Elie Wiesel’s memoir Night depicts the harrowing tale of the Holocaust with simple language that invites readers in through sharing the loss of the author’s identity. He shares the loss of his family, life at the concentration camps, and his experience with mass suffering. Elie, a religious young boy, spends the first part of his childhood immersed in Judaism during which he studies the Zohar “not to learn it by heart but to discover within the very essence of divinity” (5). Throughout his early childhood, Judaism consumes his existence, spending his time learning from his mentor Moishe the Beadle. Although Elie begins his journey through the Holocaust with strong faith and identity, the horrors of the concentration camps cause Elie to lose his Jewish identity and his sense of self resulting in Elie just existing within a body without an identity.

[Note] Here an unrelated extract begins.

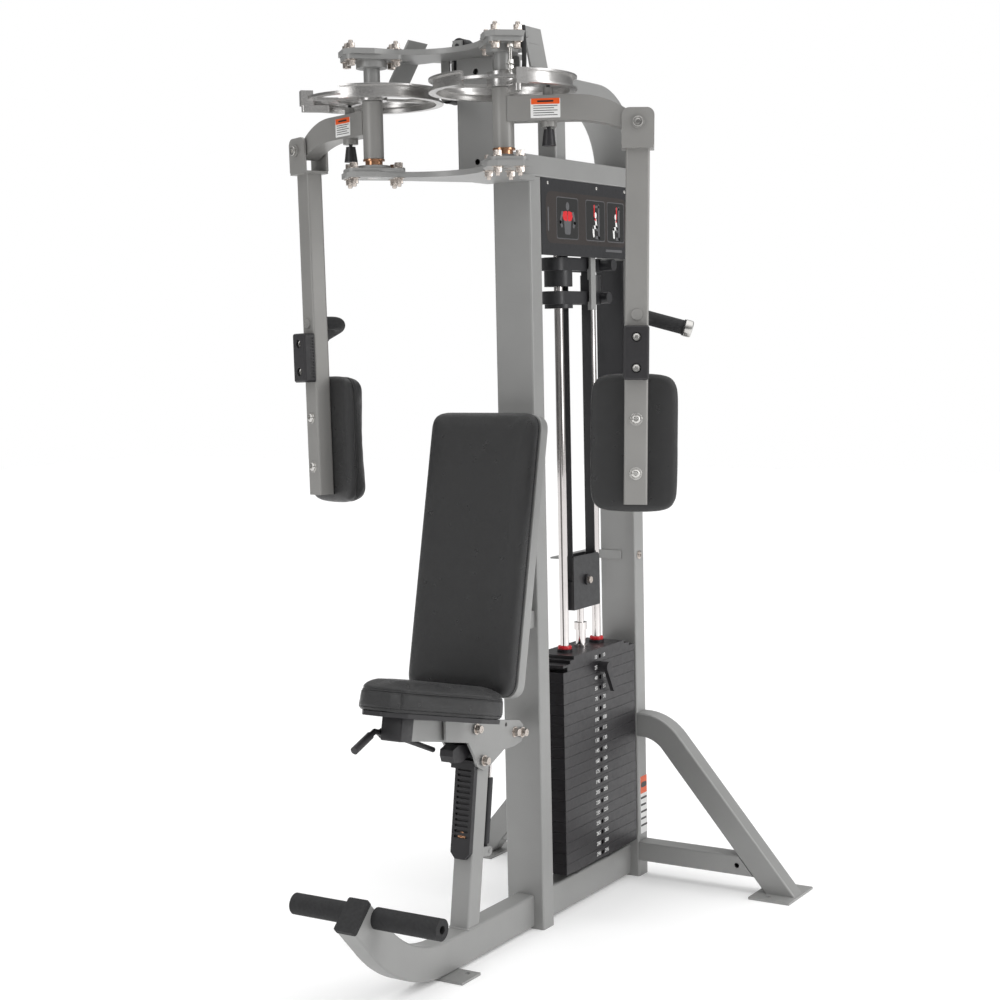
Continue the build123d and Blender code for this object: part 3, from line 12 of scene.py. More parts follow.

Initially a religious teenager, Elie studies the Talmud as his way of life but questions God throughout the horrors he witnesses in the Holocaust. Elie’s feelings about God evolve toward disbelief as he spends more time in the concentration camps. Elie writes, “Why did I pray?...Why did I live? Why did I breathe?” (4) in order to illustrate how prayer consumes his life; not only is it the reason for his existence, but it is a necessity equal to breathing. His religion consumes his life as he dedicates his time to interpreting and questioning Judaism. Upon arriving at the concentration camps, Elie tries to continue his belief in God but struggles “because He caused thousands of children to burn in His mass graves” (67). He acknowledges God’s existence, but questions His actions as He allows six million Jews to die. While Elie struggles with God, Hitler continues to kill millions of Jews, gypsies, Catholics, and homosexuals each day. Elie talks with his neighbor in a hospital where his neighbor says, “I have more faith in Hitler than in anyone else. He alone has kept his promises, all his promises, to the Jewish people” (81). This profoundly strikes Elie as he is part of the horrors Hitler has caused. God is “supposed” to take care of the Jewish people, yet he allows his people to perish, causing Elie to question his belief in God’s actions. Throughout the Holocaust, Elie’s relationship with God progresses from ultimate belief to struggling to understand His actions.
While in the concentration camps, the Nazis strip Elie of his identity. He loses his Judaic identity and his name, which causes Elie to forget his own sense of self. He transforms from Elie Wiesel to A-7713, the tattooed number assigned to him as his new identity. He is given his tattoo in a mundane activity where he “became A-7713” having “no other name” (42), becoming a number on a piece of paper instead of an individual with a vibrant personality. Elie’s number is called and Elie responds with “that’s me” (51) showing he is officially recognizing his number as his name. He lets go of his identity and allows the Nazis to change who he is. The number defines, within the camps, who he is; he sacrifices his identity in exchange for simplicity and order. When the Nazis take Elie’s name away from him, they rob him of his true identity. After the Holocaust, Elie takes back his name but lives on forever with the remnants of his numeric identity.
Elie’s identity, his connection to Judaism, disappears during the Holocaust as he cannot go about his usual Jewish life. Elie’s religion gives him a strong sense of who he is. He studies Talmud and participates in Jewish prayer as his way of connecting with himself. At the concentration camps, Elie pushes his connection to Judaism to the side in order to survive under the harsh condition of the concentration camps. Elie struggles with mourning others since death has become a normal part of Elie’s everyday life. Elie reflects on certain parts of the Jewish religion when he thinks, “I don’t know whether, during the history of the Jewish people, men have ever before recited Kaddish for themselves” (33). Elie comes to terms with the magnitude of the Holocaust and how he can properly grieve for others when mass murder surrounds him through the Mourner’s Kaddish. When Akiba Drumer knows he is about to die, he asks Elie to form a minion to say Kaddish for him but “three days after he left, [they] forgot to say Kaddish” (77). Before the Holocaust, Elie would have been dedicated to mourning Akiba Drumer, but his dedication to his religious practice weakens throughout the Holocaust, therefore, gathering a minion is not Elie’s priority. In order to survive, Elie needs to separate his religion from himself because his religion is the reason why he is in the Holocaust (21). The longer Elie focuses on surviving, the weaker his relationship with his religion becomes leading Elie to almost completely lose the Jewish identity he depended on before the war.
Although Elie begins his journey in the Holocaust with strong faith and identity, the horrors of the concentration camps cause Elie to lose his Jewish identity, as well as himself. Elie is initially sure of who he is, a 13 year-old Hungarian Jew, but his identity crumbles as he transitions from a boy to a man, from a fiercely loyal Jew to one who cannot practice his religion without fear of dying, and a Hungarian citizen to a French refugee. Compared to the boy he was before, his time in the Holocaust causes his identity to slip from him, creating an alien-like person.